Can Work, AI and Humans Coexist?
We have entered a time of “creative destruction.” No, I don’t mean U.S. politics. That’s for another discussion. I mean the rapid introduction of AI and other general‑purpose technologies such as ChatGPT. It is hard to read the news without encountering the mix of fear, excitement, and ethical questions raised by the flood of AI into our social and electronic lifeworlds.
“Creative destruction” names the recurring cycles of technical innovation that up‑end jobs and companies. AI is not the first disruption of this kind. Theorists like Kondratiev, Schumpeter, and Carlota Perez have studied the cyclic waves of technological change, from the Industrial Revolution in the late 1770s through the Age of Oil and the Age of Information (think mobile phones) to the current AI revolution. Each wave brought rapid social disruption and change. AI is the latest in this lineage of technology overturning our worlds.

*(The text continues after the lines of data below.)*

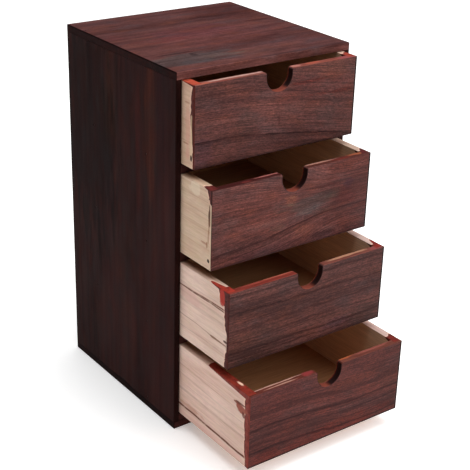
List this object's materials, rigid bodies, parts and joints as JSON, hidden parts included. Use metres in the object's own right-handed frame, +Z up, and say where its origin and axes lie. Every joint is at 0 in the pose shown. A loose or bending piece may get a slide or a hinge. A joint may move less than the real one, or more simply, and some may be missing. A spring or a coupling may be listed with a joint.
{
  "type": "desktop mini drawers",
  "caption": "Small dark-stained wooden desk chest with stacked sliding drawers of raw wood, each with a stained front and a half-round finger notch in its top edge.",
  "frame": {"origin": "centre of the cabinet's underside, where it stands on a surface", "axes": "+Z up, -Y the way the drawers pull out, +X to the right seen from the front"},
  "size_m": [0.136, 0.2112, 0.25],
  "materials": {
    "stained_wood": "dark red-brown stain over open grain, satin",
    "raw_wood": "bare, sanded, with stain bleeding in at the front",
    "brad_steel": "drawn wire, dull"
  },
  "bodies": {
    "cabinet": {"top_board": "stained_wood", "bottom_board": "stained_wood", "left_side": "stained_wood", "right_side": "stained_wood", "back_panel": "stained_wood", "shelf_1": "stained_wood", "shelf_2": "stained_wood", "shelf_3": "stained_wood", "shelf_4": "stained_wood", "cabinet_brads": "brad_steel"},
    "drawer_1": {"drawer_1_front": "stained_wood", "drawer_1_left_side": "raw_wood", "drawer_1_right_side": "raw_wood", "drawer_1_back": "raw_wood", "drawer_1_floor": "raw_wood", "drawer_1_brads": "brad_steel"},
    "drawer_2": {"drawer_2_front": "stained_wood", "drawer_2_left_side": "raw_wood", "drawer_2_right_side": "raw_wood", "drawer_2_back": "raw_wood", "drawer_2_floor": "raw_wood", "drawer_2_brads": "brad_steel"},
    "drawer_3": {"drawer_3_front": "stained_wood", "drawer_3_left_side": "raw_wood", "drawer_3_right_side": "raw_wood", "drawer_3_back": "raw_wood", "drawer_3_floor": "raw_wood", "drawer_3_brads": "brad_steel"},
    "drawer_4": {"drawer_4_front": "stained_wood", "drawer_4_left_side": "raw_wood", "drawer_4_right_side": "raw_wood", "drawer_4_back": "raw_wood", "drawer_4_floor": "raw_wood", "drawer_4_brads": "brad_steel"}
  },
  "joints": [
    {"name": "drawer_1_slide", "type": "slide", "parent": "cabinet", "child": "drawer_1", "axis": [0, -1, 0], "range_m": [-0.0131, 0.0869]},
    {"name": "drawer_2_slide", "type": "slide", "parent": "cabinet", "child": "drawer_2", "axis": [0, -1, 0], "range_m": [-0.0328, 0.0672]},
    {"name": "drawer_3_slide", "type": "slide", "parent": "cabinet", "child": "drawer_3", "axis": [0, -1, 0], "range_m": [-0.0529, 0.0471]},
    {"name": "drawer_4_slide", "type": "slide", "parent": "cabinet", "child": "drawer_4", "axis": [0, -1, 0], "range_m": [-0.0772, 0.0228]}
  ]
}
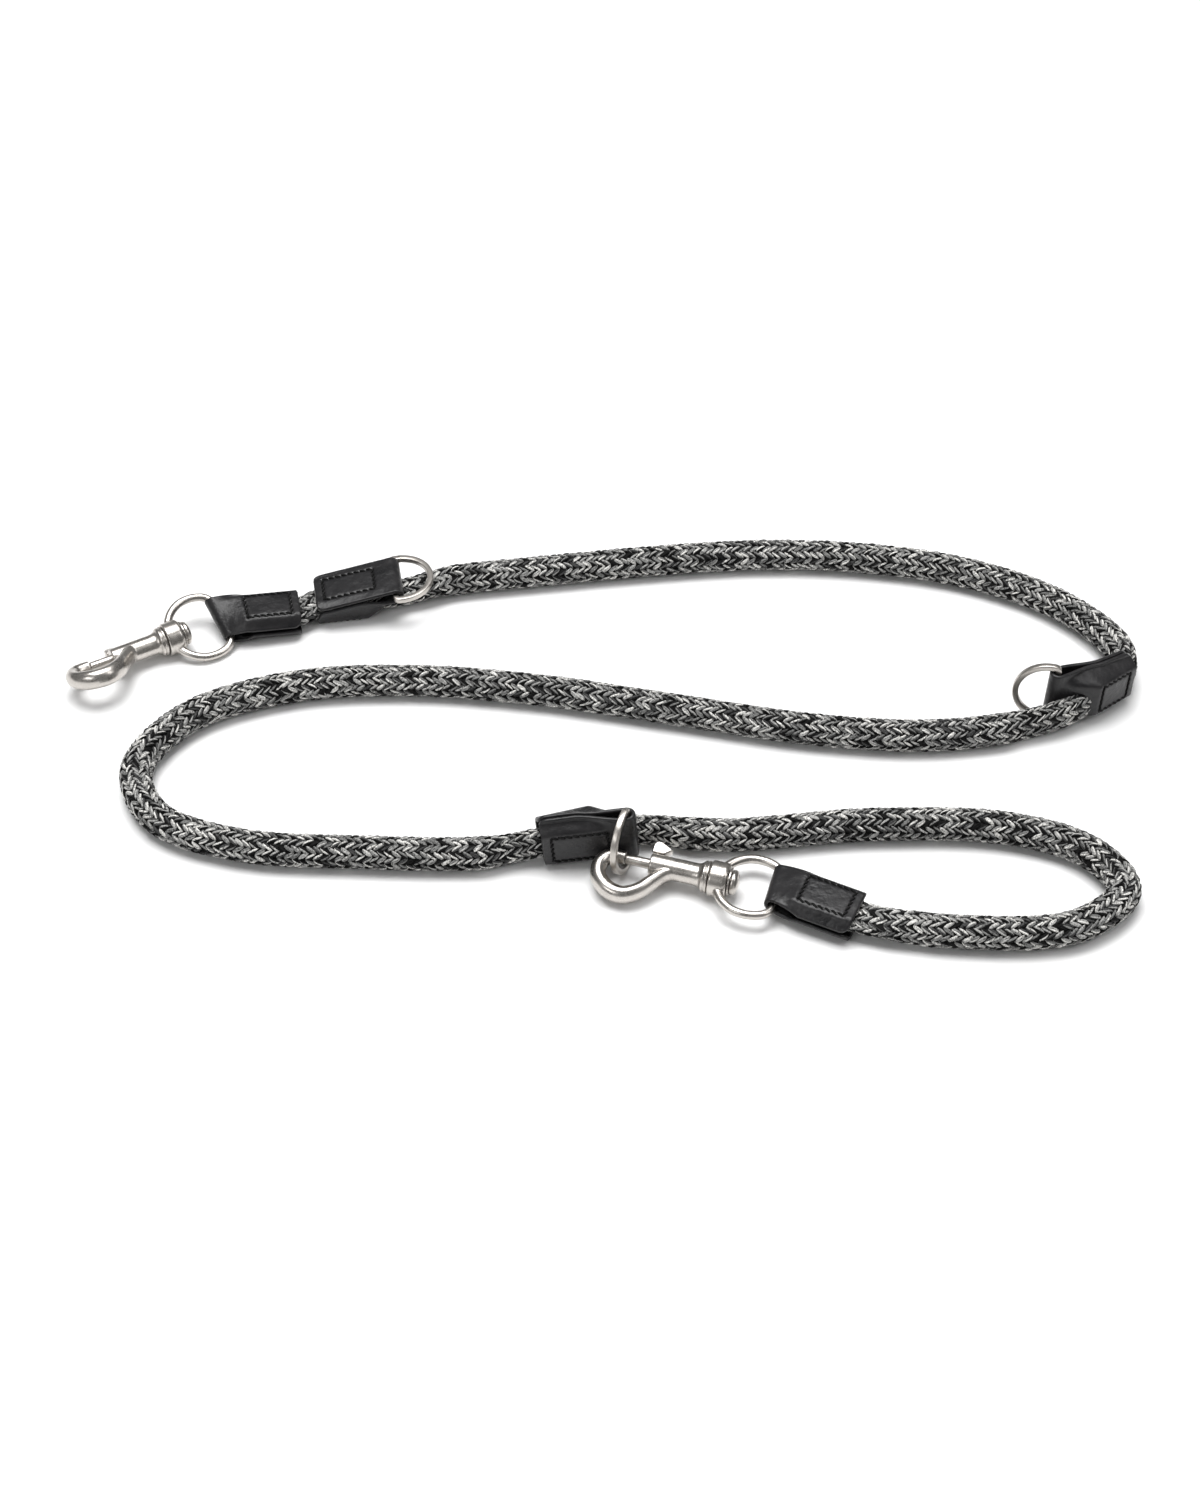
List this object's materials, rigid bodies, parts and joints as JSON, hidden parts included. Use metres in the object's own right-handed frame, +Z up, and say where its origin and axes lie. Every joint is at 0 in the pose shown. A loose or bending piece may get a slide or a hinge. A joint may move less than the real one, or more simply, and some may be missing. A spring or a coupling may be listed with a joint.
{
  "type": "training leash",
  "caption": "Adjustable dog training leash of knitted rope with a swivel bolt snap at each end and D-rings held in stitched leather keepers.",
  "frame": {"origin": "on the surface the leash lies on, under the middle of the box round the leather and metal fittings (the rope not counted)", "axes": "+Z up; +X along the length of the laid-out leash, from the lead snap's side towards the outer bend; +Y away from the handle loop"},
  "size_m": [0.4971, 0.2608, 0.0329],
  "materials": {
    "rope_cover": "marled black, grey and off-white knit",
    "rope_core": "matte yarn",
    "leather": "smooth, semi-gloss, burnished edges",
    "stitch_thread": "waxed thread",
    "satin_nickel": "satin nickel plate",
    "spring_steel": "drawn wire"
  },
  "bodies": {
    "leash": {"rope_cover": "rope_cover", "rope_core": "rope_core", "lead_snap_strap": "leather", "handle_snap_strap": "leather", "lead_ring_keeper": "leather", "middle_ring_keeper": "leather", "handle_ring_keeper": "leather", "lead_snap_strap_needle_thread": "stitch_thread", "lead_snap_strap_bobbin_thread": "stitch_thread", "handle_snap_strap_needle_thread": "stitch_thread", "handle_snap_strap_bobbin_thread": "stitch_thread", "lead_ring_keeper_needle_thread": "stitch_thread", "lead_ring_keeper_bobbin_thread": "stitch_thread", "middle_ring_keeper_needle_thread": "stitch_thread", "middle_ring_keeper_bobbin_thread": "stitch_thread", "handle_ring_keeper_needle_thread": "stitch_thread", "handle_ring_keeper_bobbin_thread": "stitch_thread"},
    "lead_ring": {"lead_d_ring": "satin_nickel"},
    "middle_ring": {"middle_d_ring": "satin_nickel"},
    "handle_ring": {"handle_d_ring": "satin_nickel"},
    "lead_eye": {"lead_swivel_eye": "satin_nickel"},
    "lead_snap": {"lead_snap_body": "satin_nickel", "lead_swivel_rivet": "satin_nickel", "lead_swivel_washer": "satin_nickel", "lead_snap_spring": "spring_steel"},
    "lead_bolt": {"lead_snap_bolt": "satin_nickel", "lead_snap_thumb_knob": "satin_nickel"},
    "handle_eye": {"handle_swivel_eye": "satin_nickel"},
    "handle_snap": {"handle_snap_body": "satin_nickel", "handle_swivel_rivet": "satin_nickel", "handle_swivel_washer": "satin_nickel", "handle_snap_spring": "spring_steel"},
    "handle_bolt": {"handle_snap_bolt": "satin_nickel", "handle_snap_thumb_knob": "satin_nickel"}
  },
  "joints": [
    {"name": "lead_ring_swing", "type": "hinge", "parent": "leash", "child": "lead_ring", "pos_m": [-0.09937, 0.10204, 0.0157], "axis": [0.1564, -0.9877, 0], "range_deg": [0, 138]},
    {"name": "middle_ring_swing", "type": "hinge", "parent": "leash", "child": "middle_ring", "pos_m": [0.20783, 0.02234, 0.01639], "axis": [-0.0481, -0.0404, -0.998], "range_deg": [-12, 100]},
    {"name": "handle_ring_swing", "type": "hinge", "parent": "leash", "child": "handle_ring", "pos_m": [0.01201, -0.06681, 0.01658], "axis": [0.0762, 0.0187, -0.9969], "range_deg": [-2, 2]},
    {"name": "lead_eye_swing", "type": "hinge", "parent": "leash", "child": "lead_eye", "pos_m": [-0.18022, 0.082, 0.0083], "axis": [-0.4698, 0.8138, 0.342], "range_deg": [-100, 100]},
    {"name": "lead_snap_swivel", "type": "hinge", "parent": "lead_eye", "child": "lead_snap", "pos_m": [-0.2062, 0.067, 0.0083], "axis": [0.866, 0.5, 0], "continuous": true},
    {"name": "lead_bolt_slide", "type": "slide", "parent": "lead_snap", "child": "lead_bolt", "axis": [0.866, 0.5, 0], "range_m": [0, 0.0095], "stiffness_N_per_m": 300, "springref_m": -0.008, "deforming": ["lead_snap_spring"]},
    {"name": "handle_eye_swing", "type": "hinge", "parent": "leash", "child": "handle_eye", "pos_m": [0.0758, -0.09331, 0.00751], "axis": [0.2672, 0.9636, 0], "range_deg": [-1, 4]},
    {"name": "handle_snap_swivel", "type": "hinge", "parent": "handle_eye", "child": "handle_snap", "pos_m": [0.0469, -0.0853, 0.0084], "axis": [0.9632, -0.2671, -0.0297], "range_deg": [-3, 3]},
    {"name": "handle_bolt_slide", "type": "slide", "parent": "handle_snap", "child": "handle_bolt", "axis": [0.9632, -0.2671, -0.0297], "range_m": [0, 0.0095], "stiffness_N_per_m": 300, "springref_m": -0.008, "deforming": ["handle_snap_spring"]}
  ]
}
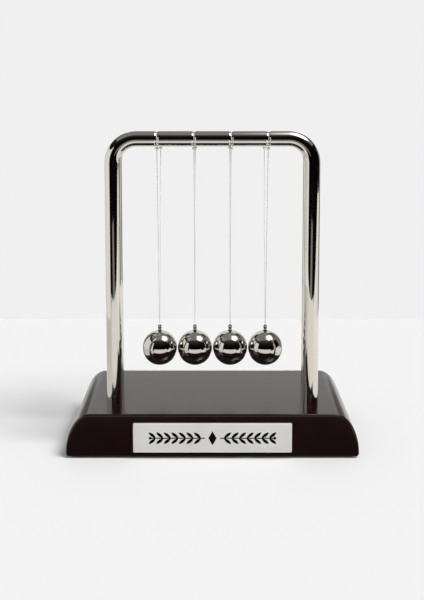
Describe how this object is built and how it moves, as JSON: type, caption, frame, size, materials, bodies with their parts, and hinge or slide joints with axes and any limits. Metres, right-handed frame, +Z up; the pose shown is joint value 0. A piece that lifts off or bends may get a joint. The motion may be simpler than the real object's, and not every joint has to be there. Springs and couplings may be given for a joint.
{
  "type": "newtons cradle",
  "caption": "Desk pendulum toy: polished steel balls in a row, hung on V strings between two bent chrome tube arches on a dark lacquered block base with a silver plate.",
  "frame": {"origin": "centre of the rest face, on the underside of the base pad", "axes": "+X along the row of balls to the viewer's right, +Y from the plate to the back, +Z up"},
  "size_m": [0.18, 0.0853, 0.1997],
  "materials": {
    "lacquer": "dark maroon lacquer, satin gloss",
    "pad": "matt black foam",
    "chrome_tube": "bright nickel chrome",
    "ball_steel": "polished bearing steel",
    "stud_black": "blackened",
    "nylon": "clear monofilament",
    "brass": "turned",
    "crimp": "nickel plated",
    "zinc": "zinc plated",
    "plate": "satin silver",
    "tape": "adhesive foam tape",
    "enamel": "black enamel fill"
  },
  "bodies": {
    "stand": {"base_block": "lacquer", "base_pad": "pad", "front_arch": "chrome_tube", "rear_arch": "chrome_tube", "tube_inserts": "brass", "foot_washers": "zinc", "foot_screws": "zinc", "name_plate": "plate", "plate_tape": "tape", "plate_inlay": "enamel", "front_loop_1": "nylon", "rear_loop_1": "nylon", "front_loop_2": "nylon", "rear_loop_2": "nylon", "front_loop_3": "nylon", "rear_loop_3": "nylon", "front_loop_4": "nylon", "rear_loop_4": "nylon"},
    "beads_1": {"front_bead_1": "crimp", "rear_bead_1": "crimp"},
    "pendulum_1": {"ball_1": "ball_steel", "stud_1": "stud_black", "string_1": "nylon"},
    "pendulum_2": {"ball_2": "ball_steel", "stud_2": "stud_black", "string_2": "nylon", "front_bead_2": "crimp", "rear_bead_2": "crimp"},
    "pendulum_3": {"ball_3": "ball_steel", "stud_3": "stud_black", "string_3": "nylon", "front_bead_3": "crimp", "rear_bead_3": "crimp"},
    "beads_4": {"front_bead_4": "crimp", "rear_bead_4": "crimp"},
    "pendulum_4": {"ball_4": "ball_steel", "stud_4": "stud_black", "string_4": "nylon"}
  },
  "joints": [
    {"name": "ball_2_swing", "type": "hinge", "parent": "stand", "child": "pendulum_2", "pos_m": [-0.0115, 0, 0.18766], "axis": [0, 0.9988, -0.0499], "range_deg": [0, 20]},
    {"name": "ball_1_with_ball_2", "type": "hinge", "parent": "stand", "child": "beads_1", "pos_m": [-0.0345, 0, 0.18766], "axis": [0, 0.9988, -0.0499], "range_deg": [0, 20]},
    {"name": "ball_1_swing", "type": "hinge", "parent": "beads_1", "child": "pendulum_1", "pos_m": [-0.0345, 0, 0.18766], "axis": [0, 0.9988, -0.0499], "range_deg": [0, 30]},
    {"name": "ball_3_swing", "type": "hinge", "parent": "stand", "child": "pendulum_3", "pos_m": [0.0115, 0, 0.18766], "axis": [0, -0.9988, 0.0499], "range_deg": [0, 20]},
    {"name": "ball_4_with_ball_3", "type": "hinge", "parent": "stand", "child": "beads_4", "pos_m": [0.0345, 0, 0.18766], "axis": [0, -0.9988, 0.0499], "range_deg": [0, 20]},
    {"name": "ball_4_swing", "type": "hinge", "parent": "beads_4", "child": "pendulum_4", "pos_m": [0.0345, 0, 0.18766], "axis": [0, -0.9988, 0.0499], "range_deg": [0, 30]}
  ],
  "couplings": [
    {"joint": "ball_1_with_ball_2", "follows": "ball_2_swing", "ratio": 1},
    {"joint": "ball_4_with_ball_3", "follows": "ball_3_swing", "ratio": 1}
  ]
}
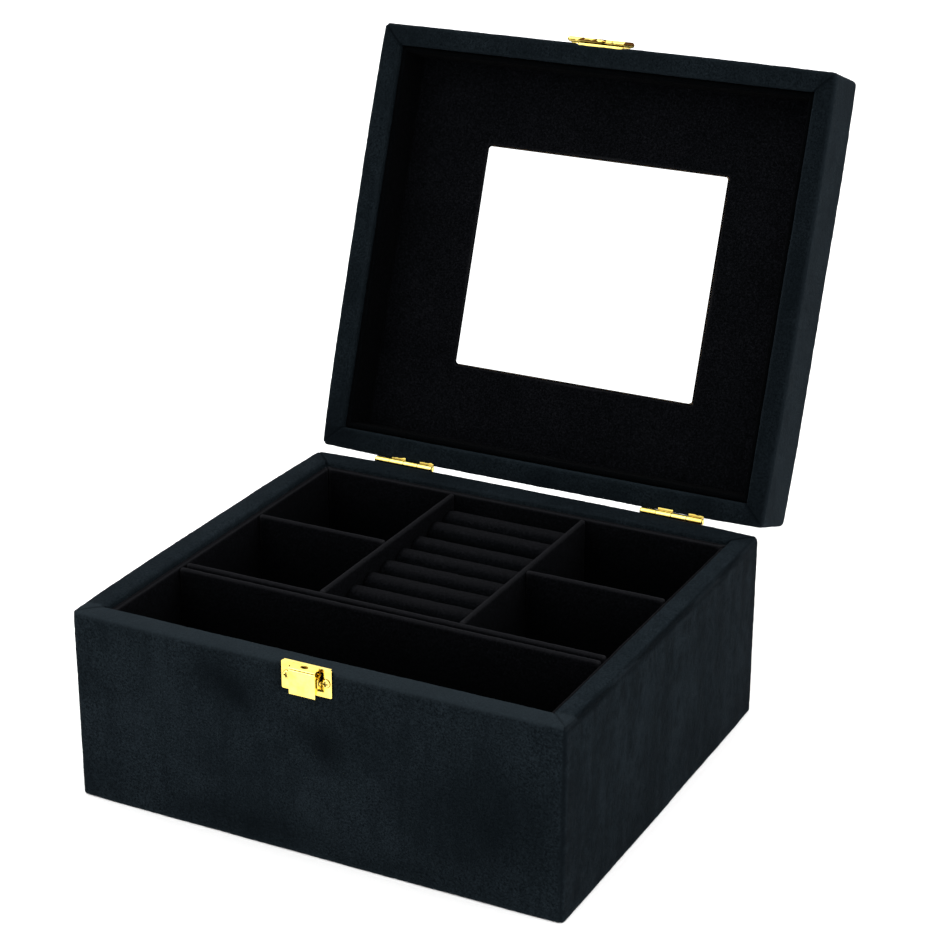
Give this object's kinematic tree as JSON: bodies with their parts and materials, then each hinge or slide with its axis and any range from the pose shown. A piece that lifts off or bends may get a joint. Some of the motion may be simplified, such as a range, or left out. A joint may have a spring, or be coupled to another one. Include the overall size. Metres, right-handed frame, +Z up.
{
  "type": "jewelry case",
  "caption": "Rigid suede-covered jewelry case with a hinged mirror lid, brass latch, velvet-lined compartments and ring rolls.",
  "frame": {"origin": "centre of the flat underside, on the surface that the case stands on", "axes": "+X along the front from left to right, +Y from front to back, +Z up"},
  "size_m": [0.26, 0.3542, 0.3282],
  "materials": {
    "suede": "fine short nap, brushed in patches",
    "velvet": "short-pile velvet",
    "board": "raw fibreboard, hidden under the suede",
    "backing_paper": "matt embossed paper",
    "foam": "matt",
    "brass": "polished",
    "spring_steel": "drawn wire",
    "mirror_glass": "polished"
  },
  "bodies": {
    "base": {"underside_panel": "backing_paper", "base_floor_board": "board", "base_front_wall": "board", "base_back_wall": "board", "base_left_wall": "board", "base_right_wall": "board", "base_cover": "suede", "front_lining": "velvet", "back_lining": "velvet", "left_lining": "velvet", "right_lining": "velvet", "floor_mat": "velvet", "front_divider": "velvet", "tray_front_board": "velvet", "left_long_divider": "velvet", "right_long_divider": "velvet", "left_cross_divider": "velvet", "right_cross_divider": "velvet", "ring_roll_bed": "foam", "ring_roll_1": "velvet", "ring_roll_2": "velvet", "ring_roll_3": "velvet", "ring_roll_4": "velvet", "ring_roll_5": "velvet", "ring_roll_6": "velvet", "ring_roll_7": "velvet", "ring_roll_8": "velvet", "latch_plate": "brass", "latch_pin": "brass", "latch_spring": "spring_steel", "latch_screw_left": "brass", "latch_screw_right": "brass", "left_hinge_base_leaf": "brass", "left_hinge_pin": "brass", "left_hinge_base_screw_1": "brass", "left_hinge_base_screw_2": "brass", "right_hinge_base_leaf": "brass", "right_hinge_pin": "brass", "right_hinge_base_screw_1": "brass", "right_hinge_base_screw_2": "brass"},
    "lid": {"lid_top_board": "board", "lid_front_wall": "board", "lid_back_wall": "board", "lid_left_wall": "board", "lid_right_wall": "board", "lid_cover": "suede", "lid_lining_band": "velvet", "lid_liner_panel": "velvet", "mirror": "mirror_glass", "keeper": "brass", "keeper_screw_left": "brass", "keeper_screw_right": "brass", "left_hinge_lid_leaf": "brass", "left_hinge_lid_screw_1": "brass", "left_hinge_lid_screw_2": "brass", "right_hinge_lid_leaf": "brass", "right_hinge_lid_screw_1": "brass", "right_hinge_lid_screw_2": "brass"},
    "latch_flap": {"latch_flap": "brass"}
  },
  "joints": [
    {"name": "lid_hinge", "type": "hinge", "parent": "base", "child": "lid", "pos_m": [0, 0.1198, 0.10025], "axis": [1, 0, 0], "range_deg": [0, 109.4]},
    {"name": "latch_press", "type": "hinge", "parent": "base", "child": "latch_flap", "pos_m": [0, -0.1199, 0.0925], "axis": [1, 0, 0], "range_deg": [0, 4.5], "stiffness_Nm_per_rad": 0.01, "springref_deg": -28.65}
  ]
}
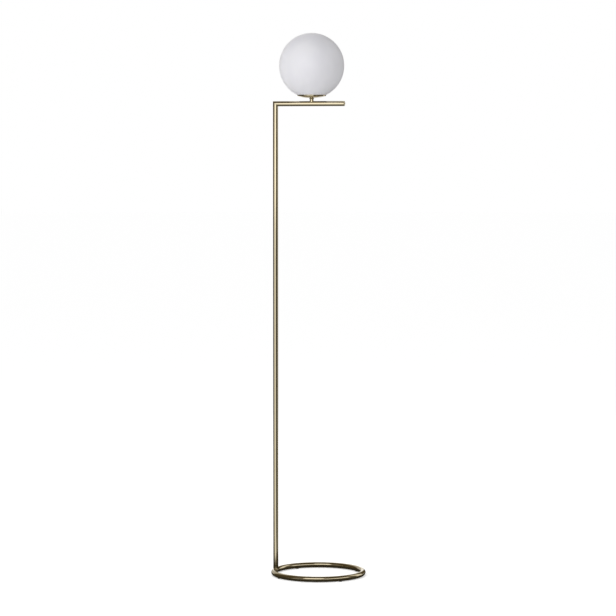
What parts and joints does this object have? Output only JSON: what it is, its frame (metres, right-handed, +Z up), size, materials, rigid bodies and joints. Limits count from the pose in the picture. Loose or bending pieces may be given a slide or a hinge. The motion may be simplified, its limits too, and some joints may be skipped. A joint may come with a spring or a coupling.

These revolutions tend to follow an investment arc that looks “N‑shaped”: an emergence and frenzy phase in which those with wealth pour money into the new technology, often inflating a bubble that eventually bursts. After the peak and correction, the technology is woven into the production of goods and services and it becomes common‑place, a part of normal life.
For most of us, the lived experience of this “revolution” looks more like a “J‑curve.” First comes excitement as the technology appears, then disruption as several jobs are lost and companies fail to adapt, and finally an implementation phase in which the new tools are integrated into daily life, for good, for ill, and usually some of both. The irony, of course, is that we humans generate the very waves that excite, disrupt, and eventually reshape our lives.
Now consider the difference between human beings and the technologies we create. Humans are embedded in natural systems, a part of interrelated, adaptive, living systems. For example, we depend on honeybees to pollinate and provide much of our fruit, no matter where that fruit is grown. We are in reciprocal relation with a living, breathing planet. Unlike many of our linear production systems that extract resources, manufacture goods, and discard what is left over, living systems are circular. There is no waste or “garbage” in ecosystems.
In contrast to human beings, both “work” and “AI” are human inventions, shaped by cultural, political, and economic forces. Work is a set of agreements, an exchange of people’s time and skill for the means of survival (money). AI is also not a natural system; it reflects the assumptions, the choice of data it is trained on, and the goals of its makers who are often a small group of wealthy individuals and their companies.
Like work, AI can either serve or suppress human well‑being depending on the values embedded in it and the rules we create to shape it. In capitalist economies, work and AI often end up serving profit before people, benefiting those few who control capital at the expense of the many.
All human‑made systems are shaped by values, whether explicit or not. If we prioritize speed and control, robotic production systems are a logical outcome. If we prioritize human dignity, equity, and sustainable means, work that employs humans in safe and purposeful work results. Our priorities will shape the technologies we build and adopt. The coexistence of humans, work, and AI is not a technical question; it is a moral, ethical, and systemic one. The kind of technology we create, and the kinds of work it entails, will mirror our values and priorities. A better question than “Will AI replace us?” is “What do we want to create together?”